E que, se até 2010 “o n.º 2 daquele artigo ficcionava um conjunto de realidades que deveriam ser considerados como «benefícios fiscais», entre as quais os acréscimos das amortizações resultantes de reavaliações efetuadas ao abrigo de legislação fiscal" e que “o aumento das depreciações associadas a bens reavaliados apenas era considerado para efeitos daquele regime porque se encontrava especialmente expresso no artigo 92.º de Código do IRC, como realidade equiparada a "benefícios fiscais»”, atualmente, aquele regime apenas abrange as realidades que sejam efetivamente benefícios fiscais.

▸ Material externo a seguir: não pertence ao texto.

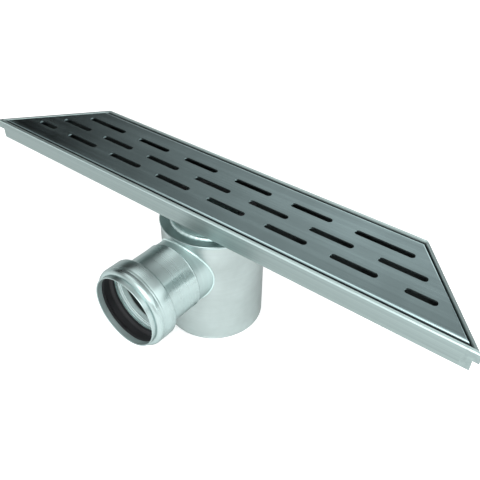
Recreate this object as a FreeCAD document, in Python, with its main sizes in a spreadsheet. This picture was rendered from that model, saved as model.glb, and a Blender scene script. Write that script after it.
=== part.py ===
"""Linear shower drain: a folded stainless channel with mitred ends, a slotted drop-in grate,
a round trap pot with a side outlet and push-fit socket, and a lift-out water seal inside.

Millimetres, +Z up. The origin is the centre of the pot's underside. +X runs along the
channel, +Y towards its short side, and the outlet points along -Y.
"""
import FreeCAD, Part
import math
import os
import Sketcher

TOL = 0.0001
LEFT = 1
RIGHT = -1

# Driving sizes. Each is written once; everything that seats on, passes through or lines up
# with a piece is worked out from these and from named clearances.
SIZES = {
    # overall heights
    "drain_height": 170.5,
    "trough_depth": 24.1,
    "neck_height": 13.7,
    "outlet_height": 90.4,
    # channel outline: the front side is longer, and both ends are mitred
    "front_length": 600.0,
    "back_length": 425.0,
    "channel_width": 105.0,
    # channel sheet, its floor bends, and the rim that is folded out and turned down
    "channel_sheet": 1.2,
    "floor_bend": 0.4,
    "rim_space": 1.9,
    "rim_end_space": 1.0,
    "rim_drop": 9.5,
    "rim_bend": 1.25,
    # grate: one sheet folded down on all four sides
    "grate_sheet": 1.5,
    "grate_gap": 2.4,
    "grate_end_gap": 0.8,
    "grate_drop": 10.0,
    "grate_bend": 1.0,
    # slots of the grate
    "slot_pitch": 70.8,
    "slot_length": 46.4,
    "slot_width": 7.0,
    "slot_minimum": 20.0,
    "row_pitch": 22.25,
    "front_web": 15.75,
    "middle_web": 15.3,
    "back_web": 18.6,
    # brackets and rubber buffers that carry the grate
    "bracket_sheet": 1.2,
    "bracket_length": 20.0,
    "bracket_reach": 10.0,
    "bracket_leg": 8.0,
    "bracket_bend": 0.3,
    "bracket_margin": 29.0,
    "bracket_spacing": 110.0,
    "buffer_thickness": 1.0,
    "buffer_width": 7.0,
    "buffer_length": 18.0,
    # trap pot, its neck and its pressed base
    "pot_radius": 56.2,
    "pot_sheet": 1.5,
    "pot_overhang": 0.9,
    "pot_top_sheet": 1.5,
    "pot_top_edge": 0.6,
    "neck_bore": 42.0,
    "neck_sheet": 1.5,
    "neck_weld": 2.0,
    "base_bend": 2.0,
    "base_skirt": 4.0,
    "seam_chamfer": 0.3,
    # outlet stub
    "stub_radius": 36.6,
    "stub_sheet": 1.5,
    "stub_weld": 1.6,
    "stub_end": 65.0,
    # outlet pipe and push-fit socket, along the outlet's axis from the pot's centre line
    "pipe_radius": 37.5,
    "pipe_sheet": 1.2,
    "seam_width": 2.2,
    "seam_bulge": 0.4,
    "shoulder_start": 104.2,
    "shoulder_bend": 1.7,
    "bell_radius": 43.8,
    "groove_one": 119.2,
    "groove_two": 121.6,
    "groove_width": 1.0,
    "groove_depth": 0.15,
    "bead_end": 129.4,
    "bead_bend": 4.7,
    "collar_bore": 37.9,
    "collar_run": 5.0,
    "collar_edge": 0.4,
    # rubber lip seal in the socket, as it lies with a pipe pushed in
    "seal_bore": 37.75,
    "seal_start": 111.6,
    "seal_fit": 0.1,
    "seal_web": 1.6,
    "seal_lip": 2.5,
    "seal_slope": 2.0,
    # lift-out water seal
    "collar_flange": 4.5,
    "collar_lip": 2.0,
    "collar_wall": 2.0,
    "collar_fit": 0.3,
    "collar_depth": 13.0,
    "collar_socket": 10.0,
    "ring_section": 3.0,
    "ring_corner": 0.8,
    "ring_fit": 0.1,
    "ring_side": 0.1,
    "ring_below": 3.0,
    "dip_radius": 30.0,
    "dip_wall": 1.5,
    "dip_fit": 0.1,
    "dip_clearance": 10.0,
    "dip_seat": 2.0,
    "wire_radius": 1.5,
    "handle_rise": 11.0,
    "handle_bend": 7.0,
    "handle_root": 5.0,
    # hair sieve with its knob
    "sieve_wall": 1.0,
    "sieve_fit": 0.6,
    "sieve_depth": 15.0,
    "sieve_bend": 1.5,
    "sieve_hole": 1.8,
    "sieve_inner_ring": 9.0,
    "sieve_outer_ring": 18.0,
    "sieve_inner_holes": 6,
    "sieve_outer_holes": 12,
    "knob_stem": 2.0,
    "knob_radius": 5.0,
    "knob_height": 15.0,
}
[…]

Pelo que considera a A…, SGPS, “na medida em que o artigo 92.º do Código do IRC deixou de fazer qualquer referência à equiparação daquelas depreciações ao conceito de benefícios fiscais, aquela realidade deixou de ser considerada relevante para efeitos de aplicação daquele regime.» (cf. síntese constante do RIT, página 11);

  1. Apreciados os argumentos apresentados, concluíram os serviços de inspeção que não existiam razões válidas para a não inclusão do valor de 60% do aumento das reintegrações e amortizações resultantes de reavaliações efetuadas ao abrigo da legislação fiscal, no cálculo do valor previsto no artigo 92.º do Código do IRC, tendo, para tanto, pugnado o seguinte:

«Dispõe o artigo 2.º do Estatuto dos Benefícios Fiscais (EBF), n.º 1 e 2 que:

“1 - Consideram-se benefícios fiscais as medidas de carácter excepcional instituídas para tutela de interesses públicos extrafiscais relevantes que sejam superiores aos da própria tributação que impedem.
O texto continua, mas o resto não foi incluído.